## Your objective
Repeat the whole listing exactly.

## Data
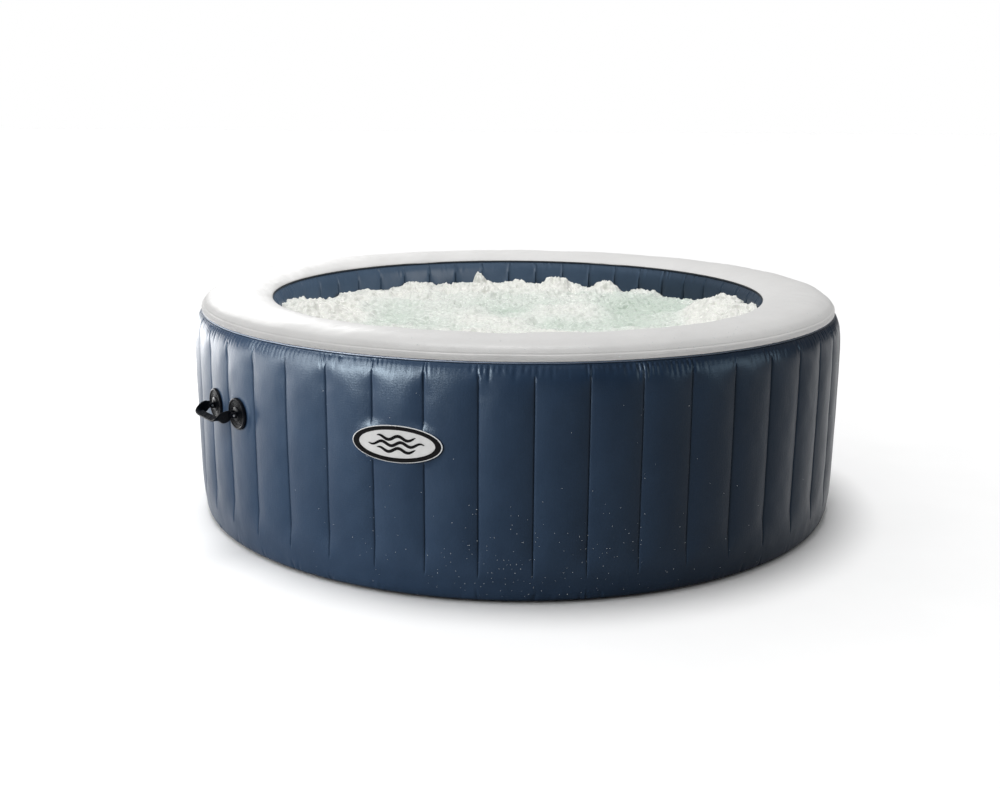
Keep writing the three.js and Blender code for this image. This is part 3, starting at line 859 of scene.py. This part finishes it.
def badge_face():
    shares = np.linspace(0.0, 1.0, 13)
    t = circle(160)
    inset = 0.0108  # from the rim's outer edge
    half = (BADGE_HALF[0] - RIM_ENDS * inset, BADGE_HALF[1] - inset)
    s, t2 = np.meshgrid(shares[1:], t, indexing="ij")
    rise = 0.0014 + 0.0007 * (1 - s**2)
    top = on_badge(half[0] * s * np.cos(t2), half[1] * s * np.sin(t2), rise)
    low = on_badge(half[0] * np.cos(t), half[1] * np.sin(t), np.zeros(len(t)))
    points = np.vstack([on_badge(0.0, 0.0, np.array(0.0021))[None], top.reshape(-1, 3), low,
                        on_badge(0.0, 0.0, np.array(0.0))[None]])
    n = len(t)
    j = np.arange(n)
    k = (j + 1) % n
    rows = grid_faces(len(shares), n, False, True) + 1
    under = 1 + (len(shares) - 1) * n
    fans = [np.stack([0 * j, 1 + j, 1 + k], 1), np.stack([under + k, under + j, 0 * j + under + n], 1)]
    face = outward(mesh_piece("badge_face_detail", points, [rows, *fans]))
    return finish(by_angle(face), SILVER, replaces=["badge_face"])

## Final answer
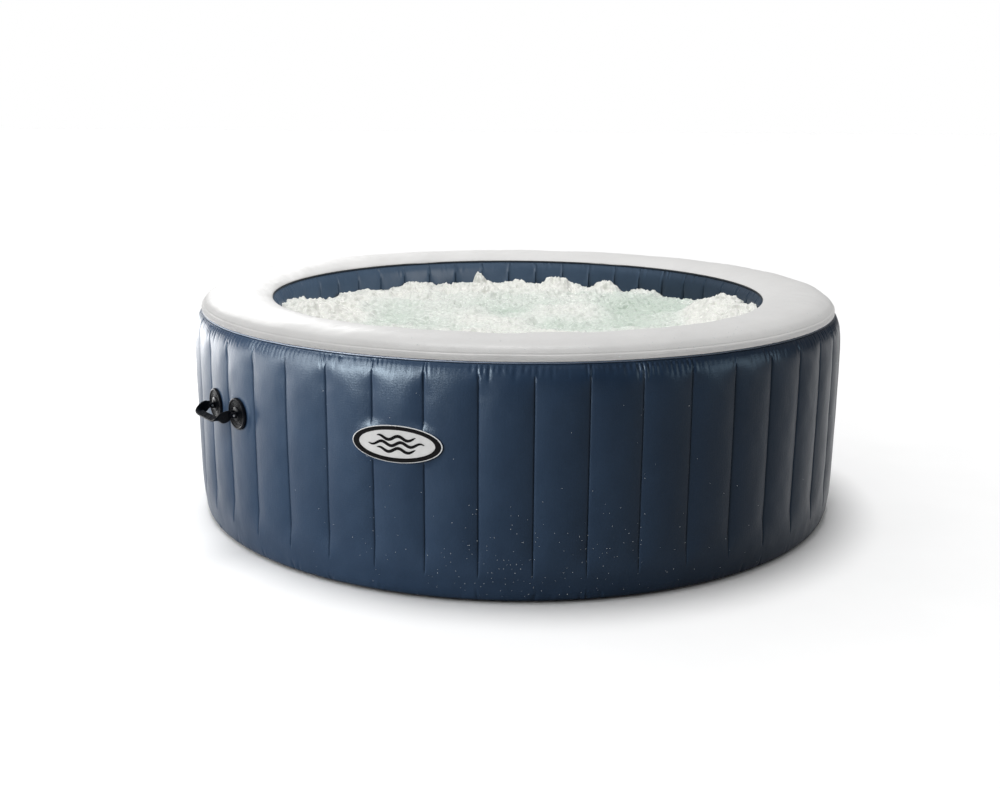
Keep writing the three.js and Blender code for this image. This is part 3, starting at line 859 of scene.py. This part finishes it.
def badge_face():
    shares = np.linspace(0.0, 1.0, 13)
    t = circle(160)
    inset = 0.0108  # from the rim's outer edge
    half = (BADGE_HALF[0] - RIM_ENDS * inset, BADGE_HALF[1] - inset)
    s, t2 = np.meshgrid(shares[1:], t, indexing="ij")
    rise = 0.0014 + 0.0007 * (1 - s**2)
    top = on_badge(half[0] * s * np.cos(t2), half[1] * s * np.sin(t2), rise)
    low = on_badge(half[0] * np.cos(t), half[1] * np.sin(t), np.zeros(len(t)))
    points = np.vstack([on_badge(0.0, 0.0, np.array(0.0021))[None], top.reshape(-1, 3), low,
                        on_badge(0.0, 0.0, np.array(0.0))[None]])
    n = len(t)
    j = np.arange(n)
    k = (j + 1) % n
    rows = grid_faces(len(shares), n, False, True) + 1
    under = 1 + (len(shares) - 1) * n
    fans = [np.stack([0 * j, 1 + j, 1 + k], 1), np.stack([under + k, under + j, 0 * j + under + n], 1)]
    face = outward(mesh_piece("badge_face_detail", points, [rows, *fans]))
    return finish(by_angle(face), SILVER, replaces=["badge_face"])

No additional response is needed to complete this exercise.